▶ **Stated goal**
Repeat the whole listing exactly.

▶ **Provided data**
START
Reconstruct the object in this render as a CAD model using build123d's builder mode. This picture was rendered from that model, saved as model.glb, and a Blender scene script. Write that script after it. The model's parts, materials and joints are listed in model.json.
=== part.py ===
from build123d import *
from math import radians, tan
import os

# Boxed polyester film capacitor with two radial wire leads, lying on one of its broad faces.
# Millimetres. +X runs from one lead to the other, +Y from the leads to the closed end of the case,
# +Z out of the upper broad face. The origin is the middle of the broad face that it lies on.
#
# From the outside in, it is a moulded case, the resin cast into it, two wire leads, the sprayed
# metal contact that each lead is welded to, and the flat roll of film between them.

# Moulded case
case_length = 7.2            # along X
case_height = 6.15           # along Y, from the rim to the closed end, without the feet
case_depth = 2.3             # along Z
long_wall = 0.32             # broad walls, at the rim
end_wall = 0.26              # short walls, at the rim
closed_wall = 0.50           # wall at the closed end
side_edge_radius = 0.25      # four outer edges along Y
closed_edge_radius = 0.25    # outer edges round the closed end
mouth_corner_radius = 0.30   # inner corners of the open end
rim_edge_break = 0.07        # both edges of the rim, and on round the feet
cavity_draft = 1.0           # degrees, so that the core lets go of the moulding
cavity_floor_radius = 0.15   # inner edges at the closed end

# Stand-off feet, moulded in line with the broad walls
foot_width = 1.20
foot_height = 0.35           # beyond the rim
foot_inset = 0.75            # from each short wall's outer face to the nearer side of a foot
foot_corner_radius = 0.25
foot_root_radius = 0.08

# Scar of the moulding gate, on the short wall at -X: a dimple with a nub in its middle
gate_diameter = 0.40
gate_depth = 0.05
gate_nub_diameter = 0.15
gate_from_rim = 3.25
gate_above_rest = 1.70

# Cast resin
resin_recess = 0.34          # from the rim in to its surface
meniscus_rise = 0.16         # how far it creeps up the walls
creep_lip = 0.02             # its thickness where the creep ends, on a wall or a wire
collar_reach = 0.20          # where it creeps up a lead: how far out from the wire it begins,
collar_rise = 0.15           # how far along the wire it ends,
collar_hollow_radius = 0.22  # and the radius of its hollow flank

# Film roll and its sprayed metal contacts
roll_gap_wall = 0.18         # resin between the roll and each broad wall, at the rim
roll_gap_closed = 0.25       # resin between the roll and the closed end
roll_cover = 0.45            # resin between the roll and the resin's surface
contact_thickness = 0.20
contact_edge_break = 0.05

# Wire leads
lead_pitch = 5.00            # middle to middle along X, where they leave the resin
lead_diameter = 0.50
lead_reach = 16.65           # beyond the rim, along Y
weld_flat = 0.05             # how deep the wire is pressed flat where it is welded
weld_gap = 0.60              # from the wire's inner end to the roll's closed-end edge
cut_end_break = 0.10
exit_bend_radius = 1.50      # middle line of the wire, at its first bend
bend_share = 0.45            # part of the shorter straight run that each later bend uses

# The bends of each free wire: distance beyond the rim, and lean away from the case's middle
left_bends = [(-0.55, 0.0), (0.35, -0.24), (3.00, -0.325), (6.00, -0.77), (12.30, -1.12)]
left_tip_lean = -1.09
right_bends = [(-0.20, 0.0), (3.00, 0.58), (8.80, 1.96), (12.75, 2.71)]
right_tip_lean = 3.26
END
▶ **The result**
Reconstruct the object in this render as a CAD model using build123d's builder mode. This picture was rendered from that model, saved as model.glb, and a Blender scene script. Write that script after it. The model's parts, materials and joints are listed in model.json.
=== part.py ===
from build123d import *
from math import radians, tan
import os

# Boxed polyester film capacitor with two radial wire leads, lying on one of its broad faces.
# Millimetres. +X runs from one lead to the other, +Y from the leads to the closed end of the case,
# +Z out of the upper broad face. The origin is the middle of the broad face that it lies on.
#
# From the outside in, it is a moulded case, the resin cast into it, two wire leads, the sprayed
# metal contact that each lead is welded to, and the flat roll of film between them.

# Moulded case
case_length = 7.2            # along X
case_height = 6.15           # along Y, from the rim to the closed end, without the feet
case_depth = 2.3             # along Z
long_wall = 0.32             # broad walls, at the rim
end_wall = 0.26              # short walls, at the rim
closed_wall = 0.50           # wall at the closed end
side_edge_radius = 0.25      # four outer edges along Y
closed_edge_radius = 0.25    # outer edges round the closed end
mouth_corner_radius = 0.30   # inner corners of the open end
rim_edge_break = 0.07        # both edges of the rim, and on round the feet
cavity_draft = 1.0           # degrees, so that the core lets go of the moulding
cavity_floor_radius = 0.15   # inner edges at the closed end

# Stand-off feet, moulded in line with the broad walls
foot_width = 1.20
foot_height = 0.35           # beyond the rim
foot_inset = 0.75            # from each short wall's outer face to the nearer side of a foot
foot_corner_radius = 0.25
foot_root_radius = 0.08

# Scar of the moulding gate, on the short wall at -X: a dimple with a nub in its middle
gate_diameter = 0.40
gate_depth = 0.05
gate_nub_diameter = 0.15
gate_from_rim = 3.25
gate_above_rest = 1.70

# Cast resin
resin_recess = 0.34          # from the rim in to its surface
meniscus_rise = 0.16         # how far it creeps up the walls
creep_lip = 0.02             # its thickness where the creep ends, on a wall or a wire
collar_reach = 0.20          # where it creeps up a lead: how far out from the wire it begins,
collar_rise = 0.15           # how far along the wire it ends,
collar_hollow_radius = 0.22  # and the radius of its hollow flank

# Film roll and its sprayed metal contacts
roll_gap_wall = 0.18         # resin between the roll and each broad wall, at the rim
roll_gap_closed = 0.25       # resin between the roll and the closed end
roll_cover = 0.45            # resin between the roll and the resin's surface
contact_thickness = 0.20
contact_edge_break = 0.05

# Wire leads
lead_pitch = 5.00            # middle to middle along X, where they leave the resin
lead_diameter = 0.50
lead_reach = 16.65           # beyond the rim, along Y
weld_flat = 0.05             # how deep the wire is pressed flat where it is welded
weld_gap = 0.60              # from the wire's inner end to the roll's closed-end edge
cut_end_break = 0.10
exit_bend_radius = 1.50      # middle line of the wire, at its first bend
bend_share = 0.45            # part of the shorter straight run that each later bend uses

# The bends of each free wire: distance beyond the rim, and lean away from the case's middle
left_bends = [(-0.55, 0.0), (0.35, -0.24), (3.00, -0.325), (6.00, -0.77), (12.30, -1.12)]
left_tip_lean = -1.09
right_bends = [(-0.20, 0.0), (3.00, 0.58), (8.80, 1.96), (12.75, 2.71)]
right_tip_lean = 3.26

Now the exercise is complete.